Given the bar interval you've chosen, however, there is no retracement until 1000. If you want something earlier, you'll have to use a smaller interval. Do not enter based on "feel". As for feeling that price was headed toward the upper limit of the range, there is, again, no range and no upper limit. There is a higher high and a higher low. This may lead to yet another higher high or not. A demand line will tell you what to do.
As to the reversal at 1100, there should be no stop, trailing or otherwise. Trailing stops are indicative of fear. If you're afraid of what's being presented to you or if you are unsure of what it is you're looking at, then don't trade. Observe. A trailing stop is the trading equivalent of grasping at straws. The trade should be exited when the demand line is broken, not ten points lower (your non-existent range is again messing you up). After that line is broken then, again, you look for a retracement in the opposite direction. You have this correct, at 1125, but for the wrong reason: the reversal is long past. Whether you made a profit or not is irrelevant. The profit was a happy accident. You can't build a system of consistently-profitable trades on happy accidents. You state yourself that all of this "is contrary to the philosophy of the SLA" but you are nonetheless happy with the result. What you should be happy with is having traded well. The money is -- or should be -- the result of having done so. If you aren't trading well, then you will give all the money back, and probably then some. As for finding your feet, yes. And trading in order to get to know your weaknesses, yes. But not with real money. Getting to know your weaknesses is in large part what demo trading is for. If fear is a factor when you begin trading with real money, then you're not ready to trade with real money. One doesn't rid himself of it via repeated and continuing effort. Those who've been at this for five or ten years and still can't show a consistent profit will tell you so.

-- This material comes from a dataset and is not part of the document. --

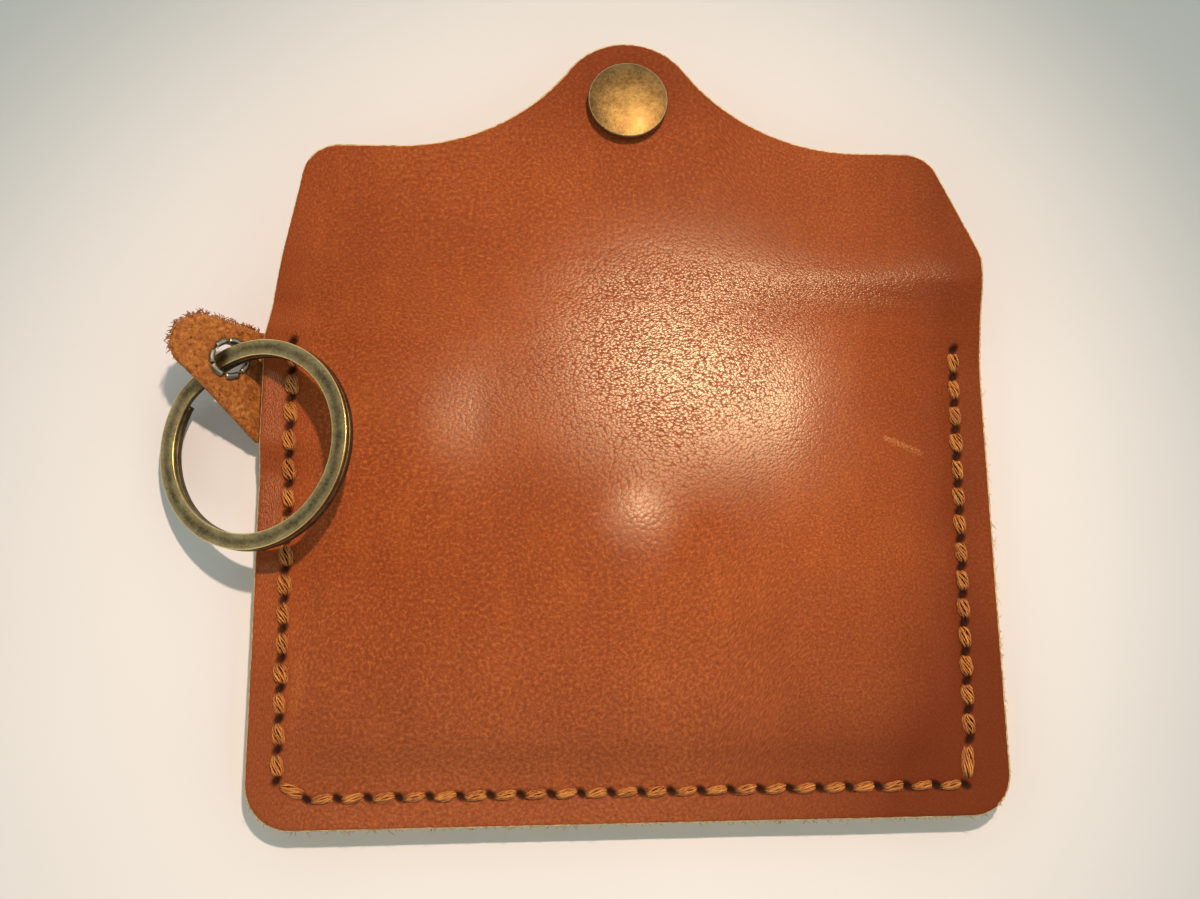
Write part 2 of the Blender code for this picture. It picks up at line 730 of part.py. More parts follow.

As for exiting your short because you figured that (were afraid that) the points you made earlier were at risk, the earlier trade has absolutely nothing to do with the subsequent trade (see A Final Note on p. 33; in fact, you should read it before the beginning of every session; see also Appendix F; re-read it every day if necessary). If you had been trading in the moment, you would not have exited until your demand line was broken.
I suspect that none of this is what you wanted to hear, but I'm not a pep squad. I've watched too many people fail because they didn't study, they didn't practice, they never learned their business, they never addressed -- much less defeated -- their fears. And so they'd plod on, year after year, before finally going broke or quitting. If you don't or can't or otherwise won't follow the rules of the SLA, then the SLA is not for you. Explore other options. Perhaps something black box would be more suitable. Otherwise, read, study, practice and don't throw away any more money with real-time, real-money trading.
Your journal is your own, by the way. It needn't be devoted to the SLA. You were smart not to confine yourself to any particular approach with your title.